# Exercise
Give back, unchanged, the line with "hide_parts(*nodes)", the line with "return strip", and every line between them, and no other line.

## begin Collected data

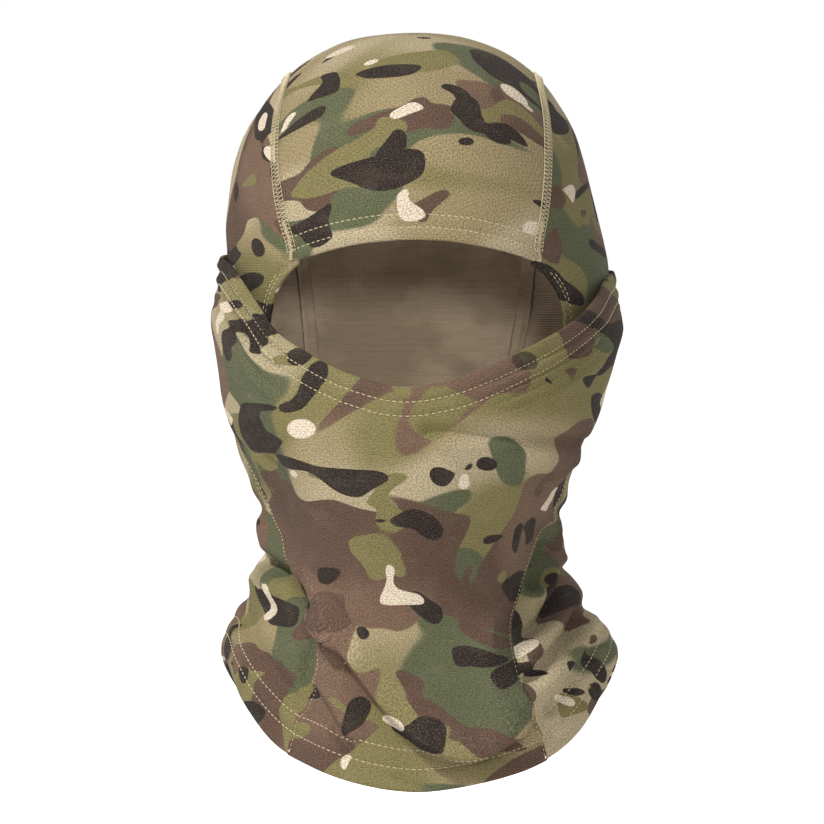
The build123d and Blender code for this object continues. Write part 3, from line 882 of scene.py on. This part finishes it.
def pinholes(nodes):
    """Rows of pinholes in the airy knit over the crown: 1 in a hole, 0 between."""
    columns, rows = (nodes.wave(direction, HOLE_COLUMN, HOLE_ROW, HOLE_TURN) for direction in "XY")
    return nodes.step(nodes.math("MULTIPLY", columns, rows), 0.60, 0.90)


def camo_knit(name, offset, green=0.0, brown=0.0, olive=0.0, airy=0.0):
    """Printed knit. green, brown and olive, from -0.1 to 0.1, say how much of each this panel shows."""
    nodes = Nodes(name, roughness=0.95, sheen=0.008)
    ox, oy = offset

    def zone(across, up, shift, low, high, distortion=0.6, detail=0.0, turn=0.0):
        """Patches of noise, so many to the metre: 0 up to low, and 1 from high."""
        place = nodes.place((across, up), (ox + shift, oy + 0.4 * shift), turn)
        return nodes.step(nodes.noise(place, detail=detail, distortion=distortion), low, high)

    soil = nodes.mix(zone(11, 15, 17, 0.42, 0.62), BROWN, LIGHT_BROWN)
    cells = {"Vector": nodes.place((26, 40), (ox + 3, oy + 29)), "Scale": 1.0}
    dots = nodes.add("TexVoronoi", cells, voronoi_dimensions="2D")
    chosen = nodes.add("SeparateColor", {0: dots["Color"]})
    drop = nodes.math("SUBTRACT", 1.0, nodes.step(dots["Distance"], 0.16, 0.18))
    fine = nodes.noise(nodes.place(GRAIN), detail=2.0, roughness=0.7)
    specks = nodes.noise(nodes.place(SPECKS, offset), detail=1.0)
    worn = nodes.noise(nodes.place(WEAR, offset), detail=3.0, roughness=0.7)
    layers = [  # each printed over the ones before it
        (KHAKI, zone(9, 12, 1, 0.38, 0.60, detail=0.6)),
        (OLIVE, zone(9, 12, 7, 0.44 - olive, 0.62 - olive, detail=0.8)),
        (GREEN, zone(12, 18, 13, 0.585 - green, 0.605 - green, 0.4, 1.3)),
        (soil, zone(11, 17, 21, 0.55 - brown, 0.558 - brown, 0.4, 1.4)),
        (BROWN, zone(24, 34, 27, 0.665, 0.673, 0.3, 1.0, turn=0.5)),
        (OLIVE, zone(22, 36, 33, 0.67, 0.68, 0.3, 1.0, turn=-0.4)),
        (DARK_BROWN, zone(17, 38, 41, 0.645, 0.651, 0.25, 1.2, turn=0.2)),
        (DARK_BROWN, zone(34, 44, 47, 0.715, 0.722, 0.2, 0.6)),
        (CREAM, zone(26, 46, 53, 0.725, 0.732, 0.2, 1.0, turn=-0.3)),
        (CREAM, nodes.math("MULTIPLY", drop, nodes.step(chosen[0], 0.91, 0.92))),
        (DARK_BROWN, nodes.math("MULTIPLY", drop, nodes.step(chosen[1], 0.90, 0.91))),
        (SHADE, nodes.veil(fine, 0.36, 0.66, 0.55)),
        (CREAM, nodes.veil(specks, 0.5, 0.75, 0.09)),
        (CREAM, nodes.veil(worn, 0.45, 0.75, 0.02)),
    ]
    colour = SAND
    for layer, share in layers:
        colour = nodes.mix(share, colour, layer)
    knit = nodes.bump(knit_bump(nodes), 0.00016)
    if airy:
        holes = pinholes(nodes)
        # The pinholes are darkened with SHADE: painted shade of the hood's dark inside, seen through them
        colour = nodes.mix(nodes.math("MULTIPLY", holes, airy), colour, SHADE)
        knit = nodes.bump(nodes.math("SUBTRACT", 1.0, holes), 0.0002, 0.6, Normal=knit)
    return nodes.finish(colour, nodes.bump(fine, 0.00035, 0.9, Normal=knit))


def reverse_knit():
    """The unprinted side, where the print only shows through dully."""
    nodes = Nodes("reverse_knit", roughness=0.92, sheen=0.1)
    soft = nodes.noise(nodes.place((25, 34)), detail=3.0)
    colour = nodes.mix(nodes.step(soft, 0.4, 0.62), REVERSE_DARK, REVERSE_LIGHT)
    ribs = nodes.noise(nodes.place(RIBS), detail=2.0)
    colour = nodes.mix(nodes.veil(ribs, 0.4, 0.7, 0.08), colour, SHADE)
    return nodes.finish(colour, nodes.bump(knit_bump(nodes), 0.00022))


def thread():
    """Sewing thread, lighter and darker along its fibres."""
    nodes = Nodes("thread", roughness=0.6, sheen=0.1)
    place = nodes.add("TexCoord", {})["Object"]
    fibres = nodes.add("TexNoise", {"Vector": place, "Scale": 2500.0})[0]
    colour = nodes.mix(nodes.step(fibres, 0.35, 0.65), THREAD_DARK, THREAD_LIGHT)
    return nodes.finish(colour, nodes.bump(fibres, 0.0002, 0.6))


# --- The hood's pieces ---
REVERSE, SEAM_THREAD = reverse_knit(), thread()


def ride_hood(piece):
    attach(piece, "hood")


def follow_cover(piece):
    """Bakes the piece's place into its mesh. It is not attached to the hood."""
    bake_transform(piece)


def finish_piece(piece, nodes, moves):
    """Hides the CAD nodes a piece stands for, and sets how it moves."""
    if nodes:
        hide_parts(*nodes)
    moves(piece)


def finish_cloth(piece, nodes, moves=ride_hood):
    """The same for cloth."""
    finish_piece(piece, nodes, moves)


def sew(name, strands, moves=ride_hood):
    """A piece made of threads. It stands for the CAD node of the same name."""
    piece = new_object(name, *tubes(strands), [SEAM_THREAD])
    finish_piece(piece, [name.lower()], moves)


def seam_allowance(path, normals, half_width, depth):
    """The turned edges of a seam, pressed flat on the inside: a narrow strip along it."""
    across = unit(np.cross(np.gradient(path, axis=0), normals))
    places = np.linspace(-half_width, half_width, ALLOWANCE_COLUMNS)
    lines = [path + across * t - normals * (depth - ALLOWANCE_RIDGE * bell(t, 1.0)) for t in places]
    flat = np.stack(np.meshgrid(places, distance_along(path[:, None], 0)[:, 0]), axis=-1)
    strip = Cloth(np.stack(lines, axis=1), flat, CENTRE_INSIDE)
    strip.normals = -strip.normals
    return strip


def build_centre(camo):
    """The centre panel and its two hems. Returns the panel and its grid."""
    grid = centre_cloth()
    brow_hem = cloth_object("Brow_Hem", grid.turned_in("first_row", BROW_HEM), camo)
    back_hem = cloth_object("Neck_Hem_Back", grid.turned_in("last_row", NECK_HEM), camo)
    panel = cloth_object("Crown_And_Back_Panel", grid.rolled(ALL_EDGES), camo)
    finish_cloth(brow_hem, ["brow_hem"])
    finish_cloth(back_hem, ["neck_hem_back"])
    finish_cloth(panel, ["centre_panel"])
    sew("Brow_Stitching", hem_stitches(grid, "first_row", BROW_ROWS))
    return panel, grid


def build_side(name, side, camo):
    """The panel over one ear and its two hems. Returns its grid."""
    grid = side_cloth(side)
    low = name.lower()
    cheek_strip = grid.turned_in("first_column", CHEEK_HEM, CHEEK_HEM_Z)
    cheek_hem = cloth_object(f"Cheek_Hem_{name}", cheek_strip, camo)
    neck_hem = cloth_object(f"Neck_Hem_{name}", grid.turned_in("first_row", NECK_HEM), camo)
    rolled = grid.rolled(("first_row", "first_column", "last_column"))
    panel = cloth_object(f"Side_Panel_{name}", rolled, camo)
    finish_cloth(cheek_hem, [f"cheek_hem_{low}"])
    finish_cloth(neck_hem, [f"neck_hem_{low}"])
    finish_cloth(panel, [f"side_panel_{low}"])
    sew(f"Cheek_Stitching_{name}", hem_stitches(grid, "first_column", CHEEK_ROWS, CHEEK_HEM_Z))
    return grid


def build_crown_seam(name, path, up):
    """One seam beside the centre panel, the turned edges under it, and the bartack at its end."""
    ladder = zigzag(path[LADDER_SPAN], up[LADDER_SPAN], **LADDER)
    beside = unit(np.cross(np.gradient(path, axis=0), up)) * LADDER_ROW_OUT
    for row in (path + beside, path - beside):
        ladder += stitches((row + up * LADDER_ROW_LIFT)[LADDER_SPAN], up[LADDER_SPAN], **LADDER_ROW)
    sew(f"Crown_Seam_{name}", ladder)
    strip = seam_allowance(path[ALLOWANCE_SPAN], up[ALLOWANCE_SPAN], **CROWN_ALLOWANCE)
    allowance = cloth_object(f"Seam_Allowance_{name}", strip, REVERSE)
    finish_cloth(allowance, [])
    sew(f"Bartack_{name}", zigzag(path[BARTACK_SPAN], up[BARTACK_SPAN], **BARTACK))


def build_hood(camo_crown, camo_left, camo_right):
    """The cloth and the threads of everything that stays on the head."""
    panel, centre = build_centre(camo_crown)
    neck = hem_stitches(centre, "last_row", NECK_ROWS)
    for name, side, column, camo in (("Left", 1, -1, camo_left), ("Right", -1, 0, camo_right)):
        neck += hem_stitches(build_side(name, side, camo), "first_row", NECK_ROWS)
        build_crown_seam(name, centre.points[:, column], centre.normals[:, column])
    sew("Neck_Stitching_Back", neck)


def build_front(camo):
    """The sheet of the neck's front and the face cover, with its hems, seams and stitching."""
    sheet = front_cloth()
    fold_front(sheet)
    cover_hem = cloth_object("Cover_Hem", sheet.turned_in("first_row", COVER_HEM), camo)
    neck_hem = cloth_object("Neck_Hem_Front", sheet.turned_in("last_row", NECK_HEM), camo)
    front = cloth_object("Face_Cover_And_Neck_Front", sheet.rolled(ALL_EDGES), camo)
    finish_cloth(cover_hem, ["cover_hem"], moves=follow_cover)
    finish_cloth(neck_hem, ["neck_hem_front"])
    finish_cloth(
        front, ["face_cover", "front_panel"],
        moves=follow_cover,
    )
    sew("Cover_Stitching", hem_stitches(sheet, "first_row", COVER_ROWS), follow_cover)
    sew("Neck_Stitching_Front", hem_stitches(sheet, "last_row", NECK_ROWS))
    for name, edge in (("Left", "last_column"), ("Right", "first_column")):
        path, up = sheet.row_at(edge, FRONT_ALLOWANCE_IN, FRONT_ALLOWANCE_Z)
        strip = seam_allowance(path, up, **FRONT_ALLOWANCE)
        allowance = cloth_object(f"Front_Allowance_{name}", strip, REVERSE)
        finish_cloth(allowance, [], moves=follow_cover)
        path, up = sheet.row_at(edge, FRONT_STITCH_IN, FRONT_STITCH_Z)
        sew(f"Front_Seam_{name}", stitches(path, up, **FRONT_STITCH), follow_cover)


build_hood(
    camo_knit("camo_knit_crown", (10.8, 7.7), brown=-0.06, olive=-0.05, airy=0.3),
    camo_knit("camo_knit_left", (7.3, 3.2)),
    camo_knit("camo_knit_right", (6.6, 8.1), brown=0.02),
)
build_front(camo_knit("camo_knit_front", (13.3, 6.1), brown=0.025))


# --- Floor, light and camera ---
LIGHTS = [  # name, place and size in metres, power in watts
    ("Key", (-1.2, -1.3, 1.8), 0.32, 138.0),
    ("Front", (0.2, -2.6, 0.36), 0.30, 40.0),
    ("Back", (0.9, 1.9, 1.3), 0.6, 30.0),
]
FLOOR_HALF, FLOOR_BELOW = 60.0, 0.12  # metres
CAMERA_DISTANCE = 4.0
CAMERA_TILT = math.radians(1.0)
CAMERA_AIM = Vector((-0.0010, 0.0, -0.0545))
CAMERA_LENS = 381.5


def aimed(name, data, place, target):
    """A light or a camera at a place, looking at a target."""
    obj = bpy.data.objects.new(name, data)
    obj.location = place
    obj.rotation_euler = (Vector(target) - Vector(place)).to_track_quat("-Z", "Y").to_euler()
    bpy.context.scene.collection.objects.link(obj)
    return obj


lowest, highest = cad_bounds

pale = Nodes("pale_floor", roughness=0.9, sheen=0.0)
pale.feed(pale.shader, {"Base Color": (0.97, 0.97, 0.97, 1), "Emission Strength": 0.08})
pale.feed(pale.shader, {"Emission Color": (1, 1, 1, 1)})
square = np.array([(-1, -1), (1, -1), (1, 1), (-1, 1)]) * FLOOR_HALF
corners = np.column_stack([square, np.full(4, lowest.z - FLOOR_BELOW)]) / MM
floor = new_object("Floor", corners, [[0, 1, 2, 3]], [pale.material])

world = bpy.data.worlds.new("soft_white")
world.use_nodes = True
background = world.node_tree.nodes["Background"].inputs
background["Color"].default_value = (1.0, 1.0, 1.0, 1)
background["Strength"].default_value = 1.0
bpy.context.scene.world = world

for name, place, size, power in LIGHTS:
    light = bpy.data.lights.new(name, "AREA")
    light.shape, light.size, light.energy = "DISK", size, power
    aimed(name, light, place, (lowest + highest) / 2)

camera_data = bpy.data.cameras.new("Camera")
camera_data.lens = CAMERA_LENS
camera_place = CAMERA_AIM + CAMERA_DISTANCE * Vector((0, -math.cos(CAMERA_TILT), math.sin(CAMERA_TILT)))
bpy.context.scene.camera = aimed("Camera", camera_data, camera_place, CAMERA_AIM)
bpy.context.scene.view_settings.view_transform = "Standard"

## end Collected data

# Reply
        hide_parts(*nodes)
    moves(piece)


def finish_cloth(piece, nodes, moves=ride_hood):
    """The same for cloth."""
    finish_piece(piece, nodes, moves)


def sew(name, strands, moves=ride_hood):
    """A piece made of threads. It stands for the CAD node of the same name."""
    piece = new_object(name, *tubes(strands), [SEAM_THREAD])
    finish_piece(piece, [name.lower()], moves)


def seam_allowance(path, normals, half_width, depth):
    """The turned edges of a seam, pressed flat on the inside: a narrow strip along it."""
    across = unit(np.cross(np.gradient(path, axis=0), normals))
    places = np.linspace(-half_width, half_width, ALLOWANCE_COLUMNS)
    lines = [path + across * t - normals * (depth - ALLOWANCE_RIDGE * bell(t, 1.0)) for t in places]
    flat = np.stack(np.meshgrid(places, distance_along(path[:, None], 0)[:, 0]), axis=-1)
    strip = Cloth(np.stack(lines, axis=1), flat, CENTRE_INSIDE)
    strip.normals = -strip.normals
    return strip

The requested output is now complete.